The panel says that, driven by a global increase in population and economic activity, global surface temperature increases will be between 3.7C and 4.8C in 2100 if no new action is taken.

Scenarios reaching atmospheric concentration levels of about 450ppm CO2 equivalent by 2100... include substantial cuts in anthropogenic GHG emissions by mid-century through large-scale changes in energy systems and potentially land use

The figure of 450 parts per million (ppm) concentration of CO2 in the atmosphere is about the limit we must not exceed in order to keep temperature change under 2C (3.6F) by the end of this century. The 2C target was agreed by the UN as a way of avoiding dangerous changes in the climate.

But keeping greenhouse emissions under 450ppm by 2100 will be an uphill struggle. It will involve major changes to the way the world gets its energy - requiring a tripling or quadrupling of the share of low-carbon energy from renewables such as solar and wind, nuclear energy or other less polluting options. It will also necessitate changes in the way we use land, including reforestation - trees absorb CO2 and are therefore a natural "sink" for this greenhouse gas.

The message from the IPCC is that despite the scale of the challenge, the changes required are within our grasp and even offer opportunities (renewables could offer energy security, preventing access to fossil fuel supplies being used as a political weapon).

If the world does overshoot the 450ppm limit, technologies such as Bio-Energy Carbon Capture and Storage (Beccs) might have to be deployed widely. But the panel indicates which scenario would be preferable, pointing out: "The availability and scale of these and other carbon dioxide removal (CDR) technologies and methods are uncertain," and, it adds "associated with challenges and risks".

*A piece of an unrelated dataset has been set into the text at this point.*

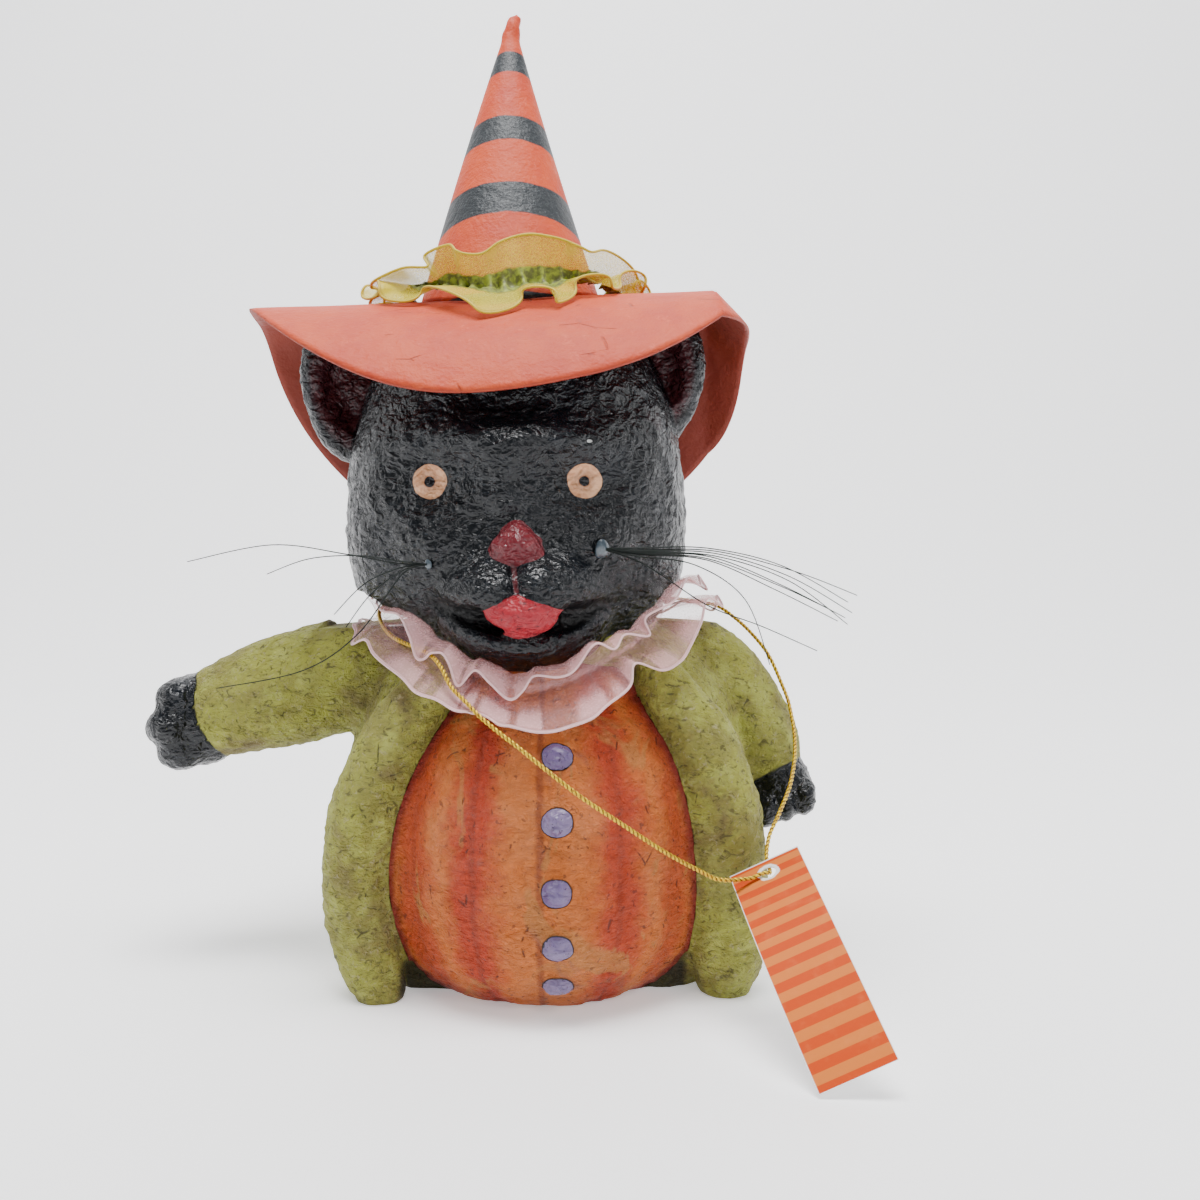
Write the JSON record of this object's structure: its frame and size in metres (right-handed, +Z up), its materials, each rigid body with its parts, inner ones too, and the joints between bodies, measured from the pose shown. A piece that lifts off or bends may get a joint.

Since AR4 [the IPCC's previous assessment report in 2007], many RE technologies have demonstrated substantial performance improvements and cost reductions, and a growing number of RE (renewable energy) technologies have achieved a level of maturity to enable deployment at significant scale

Some supporters think that perceptions of renewable energy sources are lagging behind the reality, and this report says that while the sector is growing, renewable technologies still need the support of policy makers if their market shares are to increase.

There will be a price tag: The economic costs of mitigation vary widely depending on the assumptions used in simulations and the technologies deployed. Scenarios that keep atmospheric concentrations of CO2 under 450ppm by 2100 are associated with losses in global consumption (economic activity) of 1% to 4% in 2030, for example.

However, the report warns that if mitigation steps are delayed, or if access to technologies such as Bio-Energy with Carbon Capture and Storage (Beccs) is limited for any reason, the costs of mitigation will increase still further in the medium to long term.

And there are likely to be many other benefits from steps to reduce greenhouse gas emissions, in addition to those related to curbing global warming. The benefits include a reduction in air pollution, which causes millions of premature deaths worldwide each year. Another is energy security - clean energy sources can help reduce our dependence on other countries for supplies of gas, for example.

The report actually backs the use of gas in the switch to a low-carbon economy. It says that efficient natural gas power generation could act as a "bridge technology", if its use is phased out in the second half of this century.